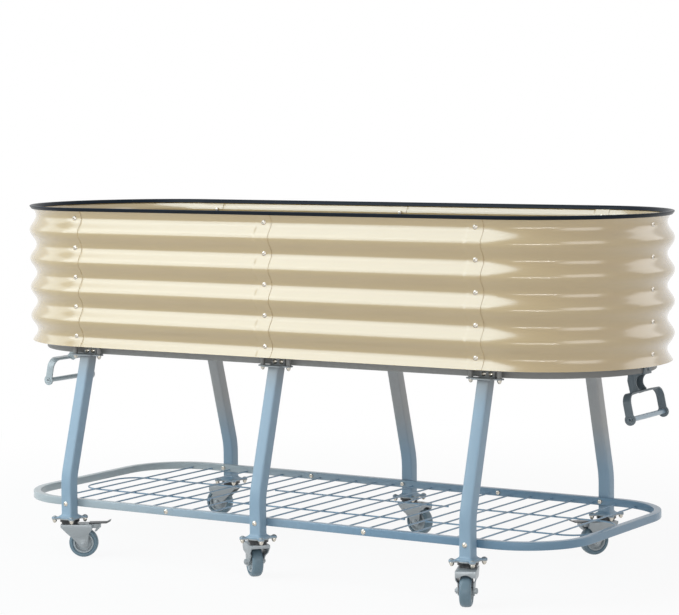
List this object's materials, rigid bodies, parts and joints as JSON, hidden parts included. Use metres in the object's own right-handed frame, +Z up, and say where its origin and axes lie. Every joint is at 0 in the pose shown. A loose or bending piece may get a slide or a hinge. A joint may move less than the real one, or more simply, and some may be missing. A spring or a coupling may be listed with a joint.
{
  "type": "elevated planter box",
  "caption": "Long round-ended corrugated metal planter bed on splayed square-tube legs with a wire shelf, end handles and swivel casters.",
  "frame": {"origin": "on the floor, under the middle of the bed", "axes": "+Z up, +X along the bed, front towards -Y"},
  "size_m": [1.82, 0.8257, 0.8939],
  "materials": {
    "wall_finish": "satin",
    "edge_trim": "satin",
    "powder_coat": "satin",
    "tray": "satin",
    "fastener": "satin",
    "caster_zinc": "satin",
    "hub": "matte",
    "tyre": "matte"
  },
  "bodies": {
    "planter": {"wall_front_left": "wall_finish", "wall_front_right": "wall_finish", "wall_back_left": "wall_finish", "wall_back_right": "wall_finish", "corner_front_left": "wall_finish", "corner_front_right": "wall_finish", "corner_back_left": "wall_finish", "corner_back_right": "wall_finish", "rim_trim": "edge_trim", "seam_fasteners": "fastener", "base_rail_front_left": "powder_coat", "base_rail_front_right": "powder_coat", "base_rail_back_left": "powder_coat", "base_rail_back_right": "powder_coat", "base_bow_left": "powder_coat", "base_bow_right": "powder_coat", "cross_ties": "powder_coat", "floor_tray_left": "tray", "floor_tray_right": "tray", "leg_front_left": "powder_coat", "leg_front_middle": "powder_coat", "leg_front_right": "powder_coat", "leg_back_left": "powder_coat", "leg_back_middle": "powder_coat", "leg_back_right": "powder_coat", "head_fasteners": "fastener", "shelf_bow_left": "powder_coat", "shelf_bow_right": "powder_coat", "shelf_rail_front": "powder_coat", "shelf_rail_back": "powder_coat", "shelf_mesh_left": "powder_coat", "shelf_mesh_middle": "powder_coat", "shelf_mesh_right": "powder_coat", "shelf_fasteners": "fastener", "handle_left": "powder_coat", "handle_right": "powder_coat", "grip_left": "powder_coat", "grip_right": "powder_coat", "caster_plates": "caster_zinc", "caster_fasteners": "fastener"},
    "caster_front_left": {"fork_front_left": "caster_zinc"},
    "wheel_front_left": {"hub_front_left": "hub", "tyre_front_left": "tyre"},
    "brake_front_left": {"pedal_front_left": "caster_zinc"},
    "caster_front_middle": {"fork_front_middle": "caster_zinc"},
    "wheel_front_middle": {"hub_front_middle": "hub", "tyre_front_middle": "tyre"},
    "caster_front_right": {"fork_front_right": "caster_zinc"},
    "wheel_front_right": {"hub_front_right": "hub", "tyre_front_right": "tyre"},
    "caster_back_left": {"fork_back_left": "caster_zinc"},
    "wheel_back_left": {"hub_back_left": "hub", "tyre_back_left": "tyre"},
    "caster_back_middle": {"fork_back_middle": "caster_zinc"},
    "wheel_back_middle": {"hub_back_middle": "hub", "tyre_back_middle": "tyre"},
    "caster_back_right": {"fork_back_right": "caster_zinc"},
    "wheel_back_right": {"hub_back_right": "hub", "tyre_back_right": "tyre"},
    "brake_back_right": {"pedal_back_right": "caster_zinc"}
  },
  "joints": [
    {"name": "swivel_front_left", "type": "hinge", "parent": "planter", "child": "caster_front_left", "pos_m": [-0.5855, -0.36, 0.09], "axis": [0, 0, 1], "continuous": true},
    {"name": "roll_front_left", "type": "hinge", "parent": "caster_front_left", "child": "wheel_front_left", "pos_m": [-0.55615, -0.34094, 0.0375], "axis": [-0.5446, 0.8387, 0], "continuous": true},
    {"name": "brake_front_left", "type": "hinge", "parent": "caster_front_left", "child": "brake_front_left", "pos_m": [-0.53183, -0.32514, 0.08], "axis": [-0.5446, 0.8387, 0], "range_deg": [0, 18]},
    {"name": "swivel_front_middle", "type": "hinge", "parent": "planter", "child": "caster_front_middle", "pos_m": [0, -0.36, 0.09], "axis": [0, 0, 1], "continuous": true},
    {"name": "roll_front_middle", "type": "hinge", "parent": "caster_front_middle", "child": "wheel_front_middle", "pos_m": [-0.02681, -0.3375, 0.0375], "axis": [-0.6428, -0.766, 0], "continuous": true},
    {"name": "swivel_front_right", "type": "hinge", "parent": "planter", "child": "caster_front_right", "pos_m": [0.5855, -0.36, 0.09], "axis": [0, 0, 1], "continuous": true},
    {"name": "roll_front_right", "type": "hinge", "parent": "caster_front_right", "child": "wheel_front_right", "pos_m": [0.59918, -0.39222, 0.0375], "axis": [0.9205, 0.3907, 0], "continuous": true},
    {"name": "swivel_back_left", "type": "hinge", "parent": "planter", "child": "caster_back_left", "pos_m": [-0.5855, 0.36, 0.09], "axis": [0, 0, 1], "continuous": true},
    {"name": "roll_back_left", "type": "hinge", "parent": "caster_back_left", "child": "wheel_back_left", "pos_m": [-0.61997, 0.35392, 0.0375], "axis": [0.1736, -0.9848, 0], "continuous": true},
    {"name": "swivel_back_middle", "type": "hinge", "parent": "planter", "child": "caster_back_middle", "pos_m": [0, 0.36, 0.09], "axis": [0, 0, 1], "continuous": true},
    {"name": "roll_back_middle", "type": "hinge", "parent": "caster_back_middle", "child": "wheel_back_middle", "pos_m": [0.03466, 0.35513, 0.0375], "axis": [0.1392, 0.9903, 0], "continuous": true},
    {"name": "swivel_back_right", "type": "hinge", "parent": "planter", "child": "caster_back_right", "pos_m": [0.5855, 0.36, 0.09], "axis": [0, 0, 1], "continuous": true},
    {"name": "roll_back_right", "type": "hinge", "parent": "caster_back_right", "child": "wheel_back_right", "pos_m": [0.56444, 0.33205, 0.0375], "axis": [0.7986, -0.6018, 0], "continuous": true},
    {"name": "brake_back_right", "type": "hinge", "parent": "caster_back_right", "child": "brake_back_right", "pos_m": [0.54698, 0.30889, 0.08], "axis": [0.7986, -0.6018, 0], "range_deg": [0, 18]}
  ]
}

- _WHAT YOU NEED TO DO_
Return all of the data exactly as it reads.

- _FULL SOLUTION_
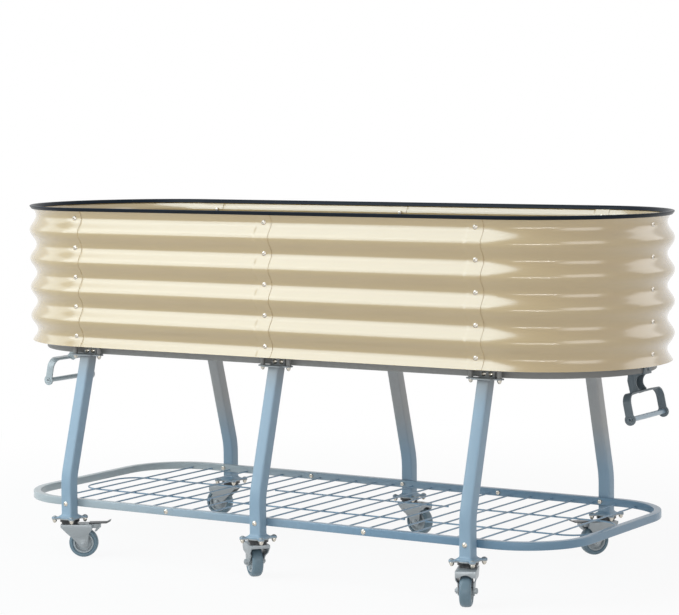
List this object's materials, rigid bodies, parts and joints as JSON, hidden parts included. Use metres in the object's own right-handed frame, +Z up, and say where its origin and axes lie. Every joint is at 0 in the pose shown. A loose or bending piece may get a slide or a hinge. A joint may move less than the real one, or more simply, and some may be missing. A spring or a coupling may be listed with a joint.
{
  "type": "elevated planter box",
  "caption": "Long round-ended corrugated metal planter bed on splayed square-tube legs with a wire shelf, end handles and swivel casters.",
  "frame": {"origin": "on the floor, under the middle of the bed", "axes": "+Z up, +X along the bed, front towards -Y"},
  "size_m": [1.82, 0.8257, 0.8939],
  "materials": {
    "wall_finish": "satin",
    "edge_trim": "satin",
    "powder_coat": "satin",
    "tray": "satin",
    "fastener": "satin",
    "caster_zinc": "satin",
    "hub": "matte",
    "tyre": "matte"
  },
  "bodies": {
    "planter": {"wall_front_left": "wall_finish", "wall_front_right": "wall_finish", "wall_back_left": "wall_finish", "wall_back_right": "wall_finish", "corner_front_left": "wall_finish", "corner_front_right": "wall_finish", "corner_back_left": "wall_finish", "corner_back_right": "wall_finish", "rim_trim": "edge_trim", "seam_fasteners": "fastener", "base_rail_front_left": "powder_coat", "base_rail_front_right": "powder_coat", "base_rail_back_left": "powder_coat", "base_rail_back_right": "powder_coat", "base_bow_left": "powder_coat", "base_bow_right": "powder_coat", "cross_ties": "powder_coat", "floor_tray_left": "tray", "floor_tray_right": "tray", "leg_front_left": "powder_coat", "leg_front_middle": "powder_coat", "leg_front_right": "powder_coat", "leg_back_left": "powder_coat", "leg_back_middle": "powder_coat", "leg_back_right": "powder_coat", "head_fasteners": "fastener", "shelf_bow_left": "powder_coat", "shelf_bow_right": "powder_coat", "shelf_rail_front": "powder_coat", "shelf_rail_back": "powder_coat", "shelf_mesh_left": "powder_coat", "shelf_mesh_middle": "powder_coat", "shelf_mesh_right": "powder_coat", "shelf_fasteners": "fastener", "handle_left": "powder_coat", "handle_right": "powder_coat", "grip_left": "powder_coat", "grip_right": "powder_coat", "caster_plates": "caster_zinc", "caster_fasteners": "fastener"},
    "caster_front_left": {"fork_front_left": "caster_zinc"},
    "wheel_front_left": {"hub_front_left": "hub", "tyre_front_left": "tyre"},
    "brake_front_left": {"pedal_front_left": "caster_zinc"},
    "caster_front_middle": {"fork_front_middle": "caster_zinc"},
    "wheel_front_middle": {"hub_front_middle": "hub", "tyre_front_middle": "tyre"},
    "caster_front_right": {"fork_front_right": "caster_zinc"},
    "wheel_front_right": {"hub_front_right": "hub", "tyre_front_right": "tyre"},
    "caster_back_left": {"fork_back_left": "caster_zinc"},
    "wheel_back_left": {"hub_back_left": "hub", "tyre_back_left": "tyre"},
    "caster_back_middle": {"fork_back_middle": "caster_zinc"},
    "wheel_back_middle": {"hub_back_middle": "hub", "tyre_back_middle": "tyre"},
    "caster_back_right": {"fork_back_right": "caster_zinc"},
    "wheel_back_right": {"hub_back_right": "hub", "tyre_back_right": "tyre"},
    "brake_back_right": {"pedal_back_right": "caster_zinc"}
  },
  "joints": [
    {"name": "swivel_front_left", "type": "hinge", "parent": "planter", "child": "caster_front_left", "pos_m": [-0.5855, -0.36, 0.09], "axis": [0, 0, 1], "continuous": true},
    {"name": "roll_front_left", "type": "hinge", "parent": "caster_front_left", "child": "wheel_front_left", "pos_m": [-0.55615, -0.34094, 0.0375], "axis": [-0.5446, 0.8387, 0], "continuous": true},
    {"name": "brake_front_left", "type": "hinge", "parent": "caster_front_left", "child": "brake_front_left", "pos_m": [-0.53183, -0.32514, 0.08], "axis": [-0.5446, 0.8387, 0], "range_deg": [0, 18]},
    {"name": "swivel_front_middle", "type": "hinge", "parent": "planter", "child": "caster_front_middle", "pos_m": [0, -0.36, 0.09], "axis": [0, 0, 1], "continuous": true},
    {"name": "roll_front_middle", "type": "hinge", "parent": "caster_front_middle", "child": "wheel_front_middle", "pos_m": [-0.02681, -0.3375, 0.0375], "axis": [-0.6428, -0.766, 0], "continuous": true},
    {"name": "swivel_front_right", "type": "hinge", "parent": "planter", "child": "caster_front_right", "pos_m": [0.5855, -0.36, 0.09], "axis": [0, 0, 1], "continuous": true},
    {"name": "roll_front_right", "type": "hinge", "parent": "caster_front_right", "child": "wheel_front_right", "pos_m": [0.59918, -0.39222, 0.0375], "axis": [0.9205, 0.3907, 0], "continuous": true},
    {"name": "swivel_back_left", "type": "hinge", "parent": "planter", "child": "caster_back_left", "pos_m": [-0.5855, 0.36, 0.09], "axis": [0, 0, 1], "continuous": true},
    {"name": "roll_back_left", "type": "hinge", "parent": "caster_back_left", "child": "wheel_back_left", "pos_m": [-0.61997, 0.35392, 0.0375], "axis": [0.1736, -0.9848, 0], "continuous": true},
    {"name": "swivel_back_middle", "type": "hinge", "parent": "planter", "child": "caster_back_middle", "pos_m": [0, 0.36, 0.09], "axis": [0, 0, 1], "continuous": true},
    {"name": "roll_back_middle", "type": "hinge", "parent": "caster_back_middle", "child": "wheel_back_middle", "pos_m": [0.03466, 0.35513, 0.0375], "axis": [0.1392, 0.9903, 0], "continuous": true},
    {"name": "swivel_back_right", "type": "hinge", "parent": "planter", "child": "caster_back_right", "pos_m": [0.5855, 0.36, 0.09], "axis": [0, 0, 1], "continuous": true},
    {"name": "roll_back_right", "type": "hinge", "parent": "caster_back_right", "child": "wheel_back_right", "pos_m": [0.56444, 0.33205, 0.0375], "axis": [0.7986, -0.6018, 0], "continuous": true},
    {"name": "brake_back_right", "type": "hinge", "parent": "caster_back_right", "child": "brake_back_right", "pos_m": [0.54698, 0.30889, 0.08], "axis": [0.7986, -0.6018, 0], "range_deg": [0, 18]}
  ]
}